For the newshounds of Flublogia, the past 48 hours have been very busy, as dozens of stories (of widely varying substance and believability) have emerged out of China regarding the H7N9 virus.

 

You’ll find multiple news threads being curated on the two major flu sites (FluTrackers  & Flu Wiki), each filled with machine translated reports from across Asia.

 

Some of these machine translated reports would suggest there are more cases – if not confirmed, at least under suspicion – in China.
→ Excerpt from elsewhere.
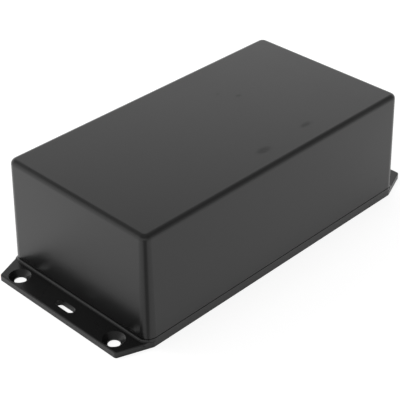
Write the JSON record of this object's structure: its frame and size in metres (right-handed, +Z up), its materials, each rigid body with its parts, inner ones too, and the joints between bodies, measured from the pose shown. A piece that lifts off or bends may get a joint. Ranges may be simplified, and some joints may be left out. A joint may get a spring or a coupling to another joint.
{
  "type": "flanged project box",
  "caption": "Black moulded enclosure for circuits: a drafted tub screwed to a flat lid whose ends stand out as mounting flanges.",
  "frame": {"origin": "middle of the lid's underside, on the surface that the box is fixed to", "axes": "+X along the length, towards one flange; +Y across the box; +Z up, from the lid to the closed face"},
  "size_m": [0.1728, 0.08, 0.05],
  "materials": {
    "body_abs": "fine satin grain, moulded in black ABS",
    "lid_abs": "fine satin grain, moulded in black ABS",
    "screw_steel": "bright zinc plated"
  },
  "bodies": {
    "root": {"enclosure_body": "body_abs", "flanged_lid": "lid_abs", "lid_screws": "screw_steel"}
  },
  "joints": []
}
Additionally, there are `speculative pieces’ – like this one out of Taiwan – that suggest a wider spread of the virus.

 

But how much credence we should give these stories remains very much in doubt. 

 

Some of these reports are attributed to anonymous sources, or are based on next-to-impossible-to-verify messages circulating on Chinese social media sites, like Weibo.  That doesn’t make them false, just hard to corroborate.

 

Like everywhere else in the world, there are political and social agendas in China that can influence how, and what, gets reported online and in the newspapers. 

 

Making matters worse, we often are dealing with machine-translations - which while often quite interesting – lack nuance, and can be difficult to properly interpret. 

 

There is an inevitable `fog of flu’ at the start of almost every disease outbreak that we’ve witnessed over the years; details get confused, different theories are offered, rumors abound, and the narrative gradually changes over time.

 

So my tendency is to take all of these reports with a fairly large grain of salt, and refrain from posting them on AFD until I can get some (admittedly subjective) degree of comfort regarding their veracity and/or value.

 

The good news is, while I doubt they are telling us everything they know, Beijing has been (for them, anyway) unusually forthcoming regarding this outbreak.

 

Viral sequences were deposited at GISAID in a very timely manner, and the China’s CDC website  posted a pretty good Q&A on this virus on Sunday (see graphic at top of page).

 

Actions that would have taken months (if ever) to happen during the SARS outbreak a decade ago in China.

 

Small steps perhaps, but encouraging nonetheless.


The next few days (and possibly weeks) will tell us a lot about this emergent virus, and the threat it could pose. H7N9 may turn out to be little more than an interesting footnote in the varied history of bird flu, or it may become the next big thing.